The only theme we’ve repeatedly seen in reviews that could be seen as negative is the people mentioning the inbuilt sound. The sound of the piano is best enjoyed through headphones or hooked up to other speakers. The inbuilt speakers are good, but most reviewers would say they aren’t excellent.
Reviewers also repeatedly talk about the authentic feel of the keys. The synthetic ebony and ivory, combined with wooden keys, feels great to touch and gives a real impression of quality.
We would describe this digital piano as being semi-portable. If you want an option you can carry around every day, it probably isn’t the Yamaha P515. However, if it will spend most of its time in one location, the features, price point and build quality of the P515 are all part of an impressive package.
As well as the realistic wooden feel of the keys, the P515 is one of the Yamaha pianos which includes a huge amount of modern, high-tech features. It can easily be used to compose and sequence songs as well as being used for live performances. This is perfect for use in a home studio as well as being great for performances.
Our rating for the Yamaha P515 is a 4.5/5.
It is a flexible piano and the control over the piano voices is truly excellent. This is a flagship Yamaha piano, and could only be greatly improved with a better inbuilt sound system
Roland FP90 (full review)
Roland manufactures some brilliant pianos to go with their impressive range of musical instruments and equipment. The FP-90 is the closest to the P515. It has wooden sides and the key is made of a composite material that is supposed to emulate the feel of an acoustic piano.
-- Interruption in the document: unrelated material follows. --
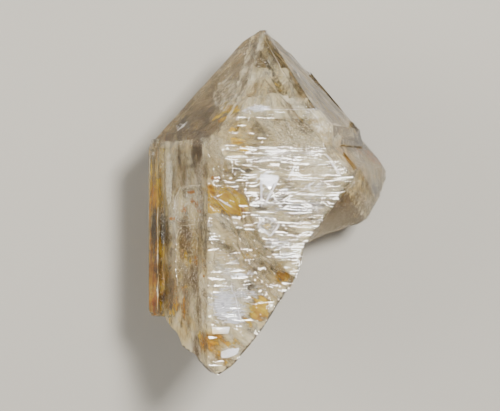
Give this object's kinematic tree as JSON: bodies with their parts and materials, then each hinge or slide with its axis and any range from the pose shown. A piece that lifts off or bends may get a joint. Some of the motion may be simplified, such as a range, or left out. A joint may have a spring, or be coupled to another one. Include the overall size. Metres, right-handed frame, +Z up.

The two are similar in terms of price, and the FP-90 is a very well-reviewed keyboard. That said, it doesn’t have as many sounds as the P515. 86 tones are included with the FP-90.
Yamaha P125 (full review)
If you don’t need the sequencer function, or the huge amount of voices, the 24 voices of the P125 may be enough for performing and composing music. It still offers the Pure CF Sound Engine and a hammer-action keyboard.